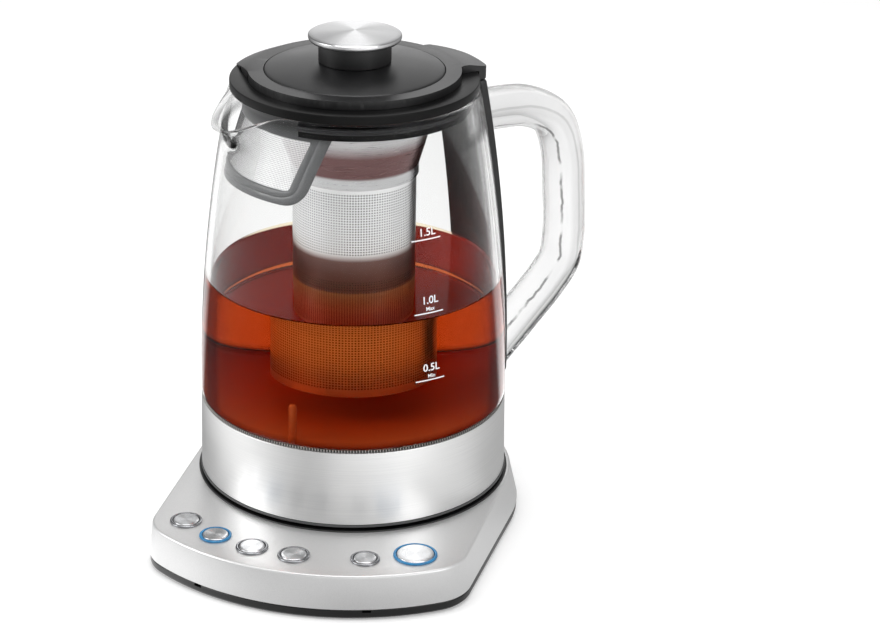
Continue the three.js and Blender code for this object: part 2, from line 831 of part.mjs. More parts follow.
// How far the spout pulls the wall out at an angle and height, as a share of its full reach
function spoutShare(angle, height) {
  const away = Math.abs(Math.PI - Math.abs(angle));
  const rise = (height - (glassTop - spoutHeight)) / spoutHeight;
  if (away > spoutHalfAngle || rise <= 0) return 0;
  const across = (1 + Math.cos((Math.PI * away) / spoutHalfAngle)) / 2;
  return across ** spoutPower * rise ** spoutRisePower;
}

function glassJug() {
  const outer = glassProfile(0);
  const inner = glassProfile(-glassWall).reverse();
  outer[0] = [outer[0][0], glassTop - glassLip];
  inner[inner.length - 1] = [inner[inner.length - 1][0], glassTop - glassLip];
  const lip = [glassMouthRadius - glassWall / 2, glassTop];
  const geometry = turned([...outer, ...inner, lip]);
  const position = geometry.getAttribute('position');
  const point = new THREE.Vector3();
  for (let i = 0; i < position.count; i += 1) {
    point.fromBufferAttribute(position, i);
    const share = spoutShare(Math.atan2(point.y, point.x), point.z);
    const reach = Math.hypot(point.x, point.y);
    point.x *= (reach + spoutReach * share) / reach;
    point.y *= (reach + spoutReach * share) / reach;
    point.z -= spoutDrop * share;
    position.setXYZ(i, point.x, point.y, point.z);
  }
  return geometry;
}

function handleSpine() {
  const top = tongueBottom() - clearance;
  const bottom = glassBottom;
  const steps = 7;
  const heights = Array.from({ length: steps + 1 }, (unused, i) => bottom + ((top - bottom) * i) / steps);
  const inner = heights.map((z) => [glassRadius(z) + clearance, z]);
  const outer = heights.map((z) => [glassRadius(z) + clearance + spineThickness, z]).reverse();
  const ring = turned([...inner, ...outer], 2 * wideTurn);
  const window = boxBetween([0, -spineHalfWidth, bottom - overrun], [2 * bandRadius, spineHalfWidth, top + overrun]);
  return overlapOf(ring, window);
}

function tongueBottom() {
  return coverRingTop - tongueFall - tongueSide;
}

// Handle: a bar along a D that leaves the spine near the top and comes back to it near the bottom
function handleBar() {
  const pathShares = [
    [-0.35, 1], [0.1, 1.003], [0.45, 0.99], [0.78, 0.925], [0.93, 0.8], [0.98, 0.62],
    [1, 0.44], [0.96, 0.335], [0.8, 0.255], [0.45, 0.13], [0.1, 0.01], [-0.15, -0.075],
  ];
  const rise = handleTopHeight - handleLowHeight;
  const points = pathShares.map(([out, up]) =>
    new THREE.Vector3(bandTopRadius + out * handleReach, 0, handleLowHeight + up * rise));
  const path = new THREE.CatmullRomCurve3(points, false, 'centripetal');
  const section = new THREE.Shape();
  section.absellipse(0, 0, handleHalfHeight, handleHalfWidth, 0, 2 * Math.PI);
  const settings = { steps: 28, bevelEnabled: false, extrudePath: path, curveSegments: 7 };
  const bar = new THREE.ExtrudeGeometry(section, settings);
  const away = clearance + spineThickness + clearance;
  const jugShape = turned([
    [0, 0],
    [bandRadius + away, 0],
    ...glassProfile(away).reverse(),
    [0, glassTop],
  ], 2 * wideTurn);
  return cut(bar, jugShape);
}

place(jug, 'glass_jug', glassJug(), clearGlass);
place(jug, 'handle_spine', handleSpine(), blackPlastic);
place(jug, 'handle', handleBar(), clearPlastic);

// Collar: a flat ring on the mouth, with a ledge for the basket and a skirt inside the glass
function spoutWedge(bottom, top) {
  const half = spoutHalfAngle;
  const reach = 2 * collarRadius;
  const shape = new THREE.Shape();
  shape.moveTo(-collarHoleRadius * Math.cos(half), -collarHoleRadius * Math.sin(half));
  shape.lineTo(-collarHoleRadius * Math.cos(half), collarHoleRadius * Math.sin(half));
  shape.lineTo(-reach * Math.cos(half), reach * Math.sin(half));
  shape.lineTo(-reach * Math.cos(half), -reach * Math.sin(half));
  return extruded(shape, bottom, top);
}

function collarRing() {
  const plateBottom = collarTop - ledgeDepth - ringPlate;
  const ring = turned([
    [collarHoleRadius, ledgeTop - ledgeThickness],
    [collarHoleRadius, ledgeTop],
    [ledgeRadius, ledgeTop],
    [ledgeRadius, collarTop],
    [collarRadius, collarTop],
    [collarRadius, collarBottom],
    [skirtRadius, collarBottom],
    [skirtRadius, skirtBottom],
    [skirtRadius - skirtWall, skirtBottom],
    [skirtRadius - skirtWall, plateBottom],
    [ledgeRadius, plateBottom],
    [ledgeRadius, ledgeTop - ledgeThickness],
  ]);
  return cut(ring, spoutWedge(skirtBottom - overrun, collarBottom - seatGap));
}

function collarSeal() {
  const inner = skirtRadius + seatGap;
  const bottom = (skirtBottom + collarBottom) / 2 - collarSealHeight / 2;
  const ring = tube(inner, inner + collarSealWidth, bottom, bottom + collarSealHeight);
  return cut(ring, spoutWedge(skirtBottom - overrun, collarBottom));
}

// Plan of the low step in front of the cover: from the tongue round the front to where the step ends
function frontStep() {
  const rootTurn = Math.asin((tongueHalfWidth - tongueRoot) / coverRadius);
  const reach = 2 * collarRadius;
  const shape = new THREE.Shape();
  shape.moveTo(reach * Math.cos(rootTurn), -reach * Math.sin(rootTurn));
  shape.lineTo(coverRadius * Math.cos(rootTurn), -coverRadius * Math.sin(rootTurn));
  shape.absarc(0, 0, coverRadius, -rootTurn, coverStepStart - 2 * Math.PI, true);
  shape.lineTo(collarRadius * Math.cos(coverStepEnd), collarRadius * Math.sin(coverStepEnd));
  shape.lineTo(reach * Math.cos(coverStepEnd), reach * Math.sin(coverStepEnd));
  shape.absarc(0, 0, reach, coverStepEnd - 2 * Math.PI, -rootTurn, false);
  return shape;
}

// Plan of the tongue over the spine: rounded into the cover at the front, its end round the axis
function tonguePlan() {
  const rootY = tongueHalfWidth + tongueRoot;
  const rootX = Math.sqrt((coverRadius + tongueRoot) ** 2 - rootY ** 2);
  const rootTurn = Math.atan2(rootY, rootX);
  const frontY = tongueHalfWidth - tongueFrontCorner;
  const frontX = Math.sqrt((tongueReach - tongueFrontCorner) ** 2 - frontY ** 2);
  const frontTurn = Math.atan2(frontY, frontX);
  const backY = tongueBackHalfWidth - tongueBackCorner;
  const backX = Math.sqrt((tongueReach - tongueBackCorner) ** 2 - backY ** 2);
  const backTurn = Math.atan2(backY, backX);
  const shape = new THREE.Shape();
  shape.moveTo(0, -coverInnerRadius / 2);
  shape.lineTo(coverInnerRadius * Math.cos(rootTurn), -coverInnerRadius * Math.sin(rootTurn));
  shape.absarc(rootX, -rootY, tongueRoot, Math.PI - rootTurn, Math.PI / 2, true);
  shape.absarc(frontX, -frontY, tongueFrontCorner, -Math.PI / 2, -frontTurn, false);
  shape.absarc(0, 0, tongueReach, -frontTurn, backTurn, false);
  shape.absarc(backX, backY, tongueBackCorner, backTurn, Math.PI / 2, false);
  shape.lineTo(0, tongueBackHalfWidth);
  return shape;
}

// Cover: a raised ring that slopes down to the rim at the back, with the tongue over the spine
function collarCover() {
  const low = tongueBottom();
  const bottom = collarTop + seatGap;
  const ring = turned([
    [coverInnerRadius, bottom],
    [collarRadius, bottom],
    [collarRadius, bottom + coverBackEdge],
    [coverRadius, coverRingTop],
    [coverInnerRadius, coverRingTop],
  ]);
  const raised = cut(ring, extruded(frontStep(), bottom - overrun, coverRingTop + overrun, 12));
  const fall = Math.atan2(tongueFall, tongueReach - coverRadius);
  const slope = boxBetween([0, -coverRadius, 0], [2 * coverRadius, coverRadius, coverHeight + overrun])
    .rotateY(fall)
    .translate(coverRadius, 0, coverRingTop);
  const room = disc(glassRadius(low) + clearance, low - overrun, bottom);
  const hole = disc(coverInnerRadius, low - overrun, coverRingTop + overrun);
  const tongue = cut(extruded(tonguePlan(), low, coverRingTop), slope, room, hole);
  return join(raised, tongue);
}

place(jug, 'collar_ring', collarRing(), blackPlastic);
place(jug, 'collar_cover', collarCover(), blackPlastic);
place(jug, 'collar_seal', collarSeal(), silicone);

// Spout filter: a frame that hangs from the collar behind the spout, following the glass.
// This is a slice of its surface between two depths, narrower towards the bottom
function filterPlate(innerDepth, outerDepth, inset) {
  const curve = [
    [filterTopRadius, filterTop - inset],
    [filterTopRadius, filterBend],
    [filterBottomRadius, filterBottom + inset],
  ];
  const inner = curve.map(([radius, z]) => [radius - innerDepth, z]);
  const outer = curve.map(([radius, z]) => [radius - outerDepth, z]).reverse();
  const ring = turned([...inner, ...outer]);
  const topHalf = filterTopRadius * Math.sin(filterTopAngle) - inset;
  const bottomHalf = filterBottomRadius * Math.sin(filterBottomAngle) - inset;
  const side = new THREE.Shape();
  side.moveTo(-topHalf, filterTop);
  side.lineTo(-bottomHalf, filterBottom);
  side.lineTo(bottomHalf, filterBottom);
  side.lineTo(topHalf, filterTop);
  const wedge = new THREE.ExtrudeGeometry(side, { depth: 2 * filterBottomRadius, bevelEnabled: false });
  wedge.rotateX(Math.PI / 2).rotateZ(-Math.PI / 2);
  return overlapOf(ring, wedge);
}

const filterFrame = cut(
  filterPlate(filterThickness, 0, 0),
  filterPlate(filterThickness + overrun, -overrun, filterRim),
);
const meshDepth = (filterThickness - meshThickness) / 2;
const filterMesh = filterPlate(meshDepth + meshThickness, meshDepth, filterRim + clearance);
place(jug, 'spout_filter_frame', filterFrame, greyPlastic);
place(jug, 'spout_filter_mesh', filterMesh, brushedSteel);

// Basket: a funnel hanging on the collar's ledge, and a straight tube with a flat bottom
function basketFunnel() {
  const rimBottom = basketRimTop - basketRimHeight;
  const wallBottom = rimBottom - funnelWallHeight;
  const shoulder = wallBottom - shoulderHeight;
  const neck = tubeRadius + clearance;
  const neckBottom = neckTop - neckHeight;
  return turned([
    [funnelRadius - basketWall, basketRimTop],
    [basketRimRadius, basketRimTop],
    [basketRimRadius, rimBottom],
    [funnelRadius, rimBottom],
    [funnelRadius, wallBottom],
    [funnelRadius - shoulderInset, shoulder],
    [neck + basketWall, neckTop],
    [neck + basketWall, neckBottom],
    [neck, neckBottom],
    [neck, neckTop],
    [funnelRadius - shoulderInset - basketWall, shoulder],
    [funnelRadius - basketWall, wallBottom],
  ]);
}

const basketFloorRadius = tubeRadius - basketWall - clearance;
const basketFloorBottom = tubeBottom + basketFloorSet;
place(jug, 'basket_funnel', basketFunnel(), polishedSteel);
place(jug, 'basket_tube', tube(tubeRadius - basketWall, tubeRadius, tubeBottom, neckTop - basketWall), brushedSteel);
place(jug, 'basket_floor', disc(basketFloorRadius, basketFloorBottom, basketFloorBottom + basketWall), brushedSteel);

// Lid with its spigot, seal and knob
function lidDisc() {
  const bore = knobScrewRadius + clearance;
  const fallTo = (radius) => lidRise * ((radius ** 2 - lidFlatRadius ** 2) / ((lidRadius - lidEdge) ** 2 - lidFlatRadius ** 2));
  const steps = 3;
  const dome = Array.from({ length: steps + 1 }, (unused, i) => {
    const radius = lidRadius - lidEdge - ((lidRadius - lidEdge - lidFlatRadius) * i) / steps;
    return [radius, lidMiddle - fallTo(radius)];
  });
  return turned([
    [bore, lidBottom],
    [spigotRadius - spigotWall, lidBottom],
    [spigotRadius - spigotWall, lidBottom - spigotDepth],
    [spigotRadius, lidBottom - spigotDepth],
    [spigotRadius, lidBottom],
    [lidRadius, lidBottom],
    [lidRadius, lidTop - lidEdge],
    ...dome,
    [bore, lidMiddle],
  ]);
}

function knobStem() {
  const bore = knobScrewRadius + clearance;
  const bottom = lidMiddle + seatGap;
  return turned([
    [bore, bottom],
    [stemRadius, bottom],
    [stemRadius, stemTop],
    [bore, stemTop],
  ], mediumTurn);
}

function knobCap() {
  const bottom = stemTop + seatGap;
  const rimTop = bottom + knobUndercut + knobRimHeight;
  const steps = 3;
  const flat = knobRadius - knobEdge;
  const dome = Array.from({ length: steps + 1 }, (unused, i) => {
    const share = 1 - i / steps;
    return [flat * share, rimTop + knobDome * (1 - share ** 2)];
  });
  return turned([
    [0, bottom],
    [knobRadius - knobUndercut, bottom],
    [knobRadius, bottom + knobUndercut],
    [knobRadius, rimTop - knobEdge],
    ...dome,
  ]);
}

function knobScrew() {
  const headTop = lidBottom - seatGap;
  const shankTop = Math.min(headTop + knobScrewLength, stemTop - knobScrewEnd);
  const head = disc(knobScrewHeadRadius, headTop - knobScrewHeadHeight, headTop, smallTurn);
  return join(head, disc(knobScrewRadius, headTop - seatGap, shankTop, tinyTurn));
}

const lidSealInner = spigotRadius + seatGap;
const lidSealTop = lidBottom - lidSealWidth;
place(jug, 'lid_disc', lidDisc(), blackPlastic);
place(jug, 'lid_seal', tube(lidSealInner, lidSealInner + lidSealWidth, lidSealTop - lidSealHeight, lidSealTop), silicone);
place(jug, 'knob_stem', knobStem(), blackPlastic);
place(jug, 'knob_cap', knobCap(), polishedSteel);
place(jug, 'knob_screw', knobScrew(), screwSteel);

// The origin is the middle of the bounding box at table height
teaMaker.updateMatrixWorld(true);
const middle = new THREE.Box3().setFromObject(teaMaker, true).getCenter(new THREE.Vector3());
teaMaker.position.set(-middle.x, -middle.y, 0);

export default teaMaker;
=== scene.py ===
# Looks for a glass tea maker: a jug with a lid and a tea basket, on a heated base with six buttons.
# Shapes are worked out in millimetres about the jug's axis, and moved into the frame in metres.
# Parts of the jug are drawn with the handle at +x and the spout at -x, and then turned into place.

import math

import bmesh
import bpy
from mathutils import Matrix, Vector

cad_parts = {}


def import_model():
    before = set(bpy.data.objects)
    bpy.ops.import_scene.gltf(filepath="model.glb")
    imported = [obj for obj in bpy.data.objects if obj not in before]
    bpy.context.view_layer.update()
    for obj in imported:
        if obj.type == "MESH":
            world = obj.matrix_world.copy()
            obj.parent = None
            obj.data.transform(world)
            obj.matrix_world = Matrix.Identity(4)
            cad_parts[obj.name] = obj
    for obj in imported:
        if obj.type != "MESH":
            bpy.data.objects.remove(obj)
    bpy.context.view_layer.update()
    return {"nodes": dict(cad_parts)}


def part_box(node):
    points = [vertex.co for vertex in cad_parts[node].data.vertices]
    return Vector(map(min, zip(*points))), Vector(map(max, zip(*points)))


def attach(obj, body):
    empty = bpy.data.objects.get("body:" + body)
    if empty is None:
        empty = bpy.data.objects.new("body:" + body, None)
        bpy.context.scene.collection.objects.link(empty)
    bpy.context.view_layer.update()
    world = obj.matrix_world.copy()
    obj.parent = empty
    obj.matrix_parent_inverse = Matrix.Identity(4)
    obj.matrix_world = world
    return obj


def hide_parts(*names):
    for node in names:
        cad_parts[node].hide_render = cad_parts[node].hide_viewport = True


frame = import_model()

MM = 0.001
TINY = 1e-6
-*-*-
EXERCISE OBJECTIVE: Start with the line that contains "at table height" and end with the line that contains "if empty is"; give those lines again exactly, and no others.

COMPLETED EXERCISE:
// The origin is the middle of the bounding box at table height
teaMaker.updateMatrixWorld(true);
const middle = new THREE.Box3().setFromObject(teaMaker, true).getCenter(new THREE.Vector3());
teaMaker.position.set(-middle.x, -middle.y, 0);

export default teaMaker;
=== scene.py ===
# Looks for a glass tea maker: a jug with a lid and a tea basket, on a heated base with six buttons.
# Shapes are worked out in millimetres about the jug's axis, and moved into the frame in metres.
# Parts of the jug are drawn with the handle at +x and the spout at -x, and then turned into place.

import math

import bmesh
import bpy
from mathutils import Matrix, Vector

cad_parts = {}


def import_model():
    before = set(bpy.data.objects)
    bpy.ops.import_scene.gltf(filepath="model.glb")
    imported = [obj for obj in bpy.data.objects if obj not in before]
    bpy.context.view_layer.update()
    for obj in imported:
        if obj.type == "MESH":
            world = obj.matrix_world.copy()
            obj.parent = None
            obj.data.transform(world)
            obj.matrix_world = Matrix.Identity(4)
            cad_parts[obj.name] = obj
    for obj in imported:
        if obj.type != "MESH":
            bpy.data.objects.remove(obj)
    bpy.context.view_layer.update()
    return {"nodes": dict(cad_parts)}


def part_box(node):
    points = [vertex.co for vertex in cad_parts[node].data.vertices]
    return Vector(map(min, zip(*points))), Vector(map(max, zip(*points)))


def attach(obj, body):
    empty = bpy.data.objects.get("body:" + body)
    if empty is None:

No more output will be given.